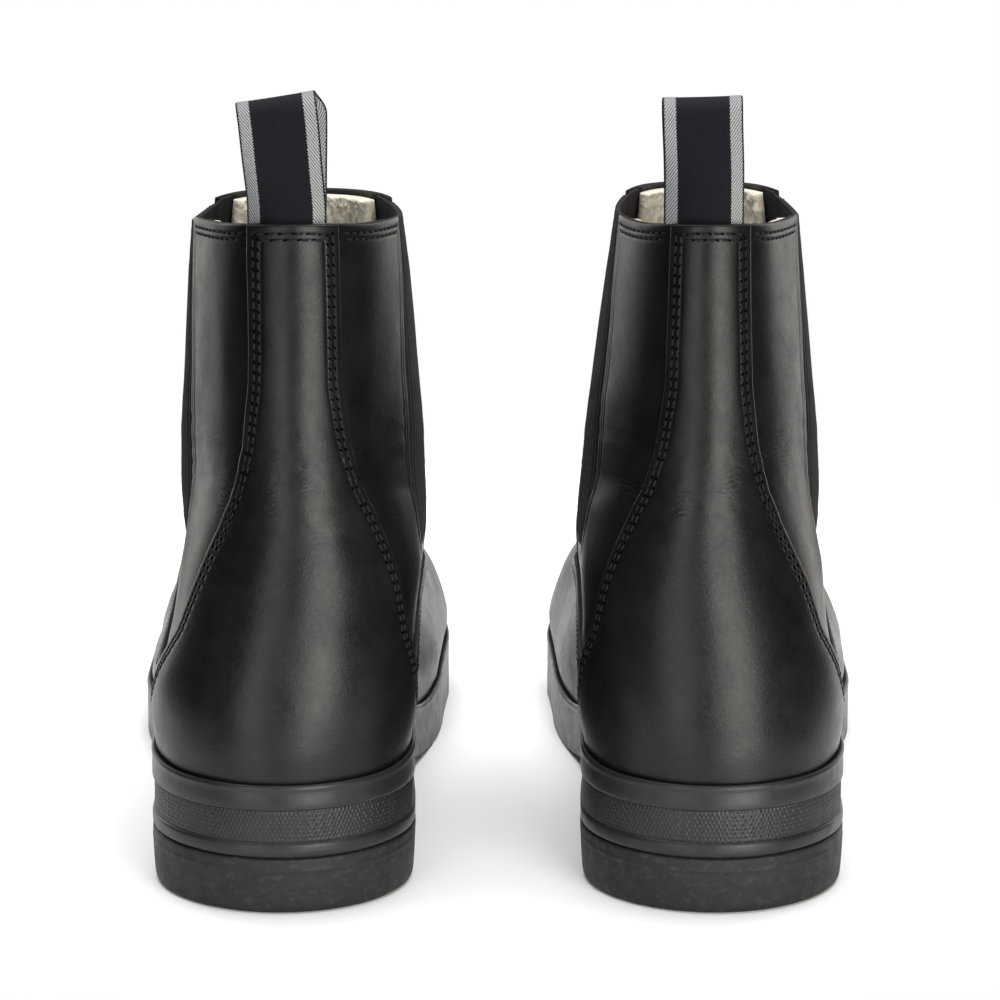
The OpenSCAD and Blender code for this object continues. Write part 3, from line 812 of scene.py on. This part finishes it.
def edge_material():
    s = Shader("cut_leather_edge", (0.008, 0.0075, 0.0075), 0.72, specular=0.15)
    s.colour(s.colours(s.noise(1.2, 4), (0.004, 0.004, 0.004), (0.014, 0.0125, 0.0115)))
    s.bump(s.noise(0.4, 4), 0.06)
    return s.material


def thread_material():
    s = Shader("black_thread", (0.004, 0.004, 0.0045), 0.6, specular=0.2, sheen=0.03)
    s.colour(s.colours(s.noise(0.6, 2), (0.002, 0.002, 0.0025), (0.007, 0.007, 0.008)))
    s.bump(s.noise(0.25, 2), 0.05)
    return s.material


def hole_shade_material():
    # Painted shade: near-black, matt and barely reflecting, for the flat patches that stand in for the shade
    # where the awl pierced the leather
    s = Shader("awl_hole_painted_shade", (0.0012, 0.0012, 0.0012), 0.95, specular=0.02)
    s.colour(s.colours(s.noise(0.5, 2), (0.0008, 0.0008, 0.0008), (0.0016, 0.0016, 0.0016)))
    return s.material


def elastic_material():
    s = Shader("black_elastic", (0.005, 0.005, 0.006), 0.85, specular=0.12, sheen=0.05)
    s.colour(s.colours(s.noise(0.7, 3), (0.003, 0.003, 0.004), (0.010, 0.010, 0.0115)))
    s.bump(s.noise(0.45, 2, (1, 1, 1.6)), 0.12)
    return s.material


def pile_material():
    s = Shader("cream_pile", (0.78, 0.72, 0.60), 0.95, specular=0.2, sheen=0.35)
    lumps = s.colours(s.span(s.noise(2.6, 4), 0.3, 0.7), (0.54, 0.49, 0.385), (0.83, 0.78, 0.665))
    soiled = s.colours(s.span(s.noise(16, 3), 0.56, 0.78, 0, 0.4), lumps, (0.50, 0.42, 0.28))
    s.colour(soiled)
    s.bump(s.noise(1.5, 4), 0.7)
    s.bump(s.noise(0.35, 3, (1, 1, 0.5)), 0.25)
    return s.material


def rubber_material():
    s = Shader("black_rubber", (0.011, 0.0115, 0.0125), 0.45, specular=0.35)
    s.colour(s.colours(s.span(s.noise(9, 5), 0.3, 0.7),
                       (0.008, 0.0083, 0.009), (0.0145, 0.015, 0.0165)))
    s.rough(s.span(s.noise(3.5, 4), 0.3, 0.7, 0.33, 0.46))
    s.bump(s.noise(0.5, 3), 0.012)
    return s.material


def heel_material():
    s = Shader("heel_rubber", (0.014, 0.0145, 0.016), 0.6, specular=0.3)
    scuffs = s.span(s.noise(3.2, 6, (1, 1, 1.7), 0.7), 0.52, 0.72)
    s.colour(s.colours(scuffs, (0.0115, 0.0118, 0.013), (0.034, 0.034, 0.035)))
    s.rough(s.span(s.noise(4, 5), 0.3, 0.7, 0.5, 0.7))
    s.bump(s.noise(1.8, 6, (1, 1, 1.5), 0.7), 0.09)
    s.bump(s.noise(0.4, 3), 0.02)
    return s.material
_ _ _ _
REQUIREMENTS:
Repeat the material above in full, exactly as it stands.

OUTPUT BELOW:
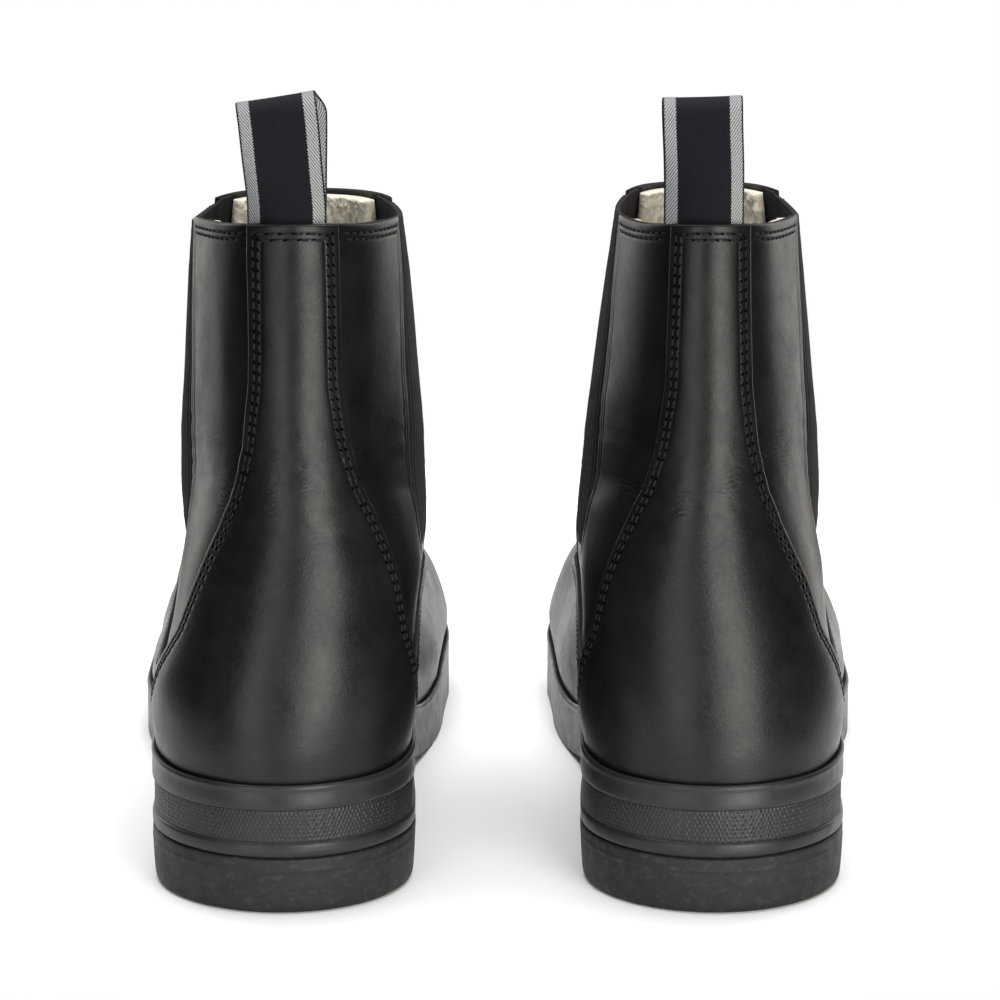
The OpenSCAD and Blender code for this object continues. Write part 3, from line 812 of scene.py on. This part finishes it.
def edge_material():
    s = Shader("cut_leather_edge", (0.008, 0.0075, 0.0075), 0.72, specular=0.15)
    s.colour(s.colours(s.noise(1.2, 4), (0.004, 0.004, 0.004), (0.014, 0.0125, 0.0115)))
    s.bump(s.noise(0.4, 4), 0.06)
    return s.material


def thread_material():
    s = Shader("black_thread", (0.004, 0.004, 0.0045), 0.6, specular=0.2, sheen=0.03)
    s.colour(s.colours(s.noise(0.6, 2), (0.002, 0.002, 0.0025), (0.007, 0.007, 0.008)))
    s.bump(s.noise(0.25, 2), 0.05)
    return s.material


def hole_shade_material():
    # Painted shade: near-black, matt and barely reflecting, for the flat patches that stand in for the shade
    # where the awl pierced the leather
    s = Shader("awl_hole_painted_shade", (0.0012, 0.0012, 0.0012), 0.95, specular=0.02)
    s.colour(s.colours(s.noise(0.5, 2), (0.0008, 0.0008, 0.0008), (0.0016, 0.0016, 0.0016)))
    return s.material


def elastic_material():
    s = Shader("black_elastic", (0.005, 0.005, 0.006), 0.85, specular=0.12, sheen=0.05)
    s.colour(s.colours(s.noise(0.7, 3), (0.003, 0.003, 0.004), (0.010, 0.010, 0.0115)))
    s.bump(s.noise(0.45, 2, (1, 1, 1.6)), 0.12)
    return s.material


def pile_material():
    s = Shader("cream_pile", (0.78, 0.72, 0.60), 0.95, specular=0.2, sheen=0.35)
    lumps = s.colours(s.span(s.noise(2.6, 4), 0.3, 0.7), (0.54, 0.49, 0.385), (0.83, 0.78, 0.665))
    soiled = s.colours(s.span(s.noise(16, 3), 0.56, 0.78, 0, 0.4), lumps, (0.50, 0.42, 0.28))
    s.colour(soiled)
    s.bump(s.noise(1.5, 4), 0.7)
    s.bump(s.noise(0.35, 3, (1, 1, 0.5)), 0.25)
    return s.material


def rubber_material():
    s = Shader("black_rubber", (0.011, 0.0115, 0.0125), 0.45, specular=0.35)
    s.colour(s.colours(s.span(s.noise(9, 5), 0.3, 0.7),
                       (0.008, 0.0083, 0.009), (0.0145, 0.015, 0.0165)))
    s.rough(s.span(s.noise(3.5, 4), 0.3, 0.7, 0.33, 0.46))
    s.bump(s.noise(0.5, 3), 0.012)
    return s.material


def heel_material():
    s = Shader("heel_rubber", (0.014, 0.0145, 0.016), 0.6, specular=0.3)
    scuffs = s.span(s.noise(3.2, 6, (1, 1, 1.7), 0.7), 0.52, 0.72)
    s.colour(s.colours(scuffs, (0.0115, 0.0118, 0.013), (0.034, 0.034, 0.035)))
    s.rough(s.span(s.noise(4, 5), 0.3, 0.7, 0.5, 0.7))
    s.bump(s.noise(1.8, 6, (1, 1, 1.5), 0.7), 0.09)
    s.bump(s.noise(0.4, 3), 0.02)
    return s.material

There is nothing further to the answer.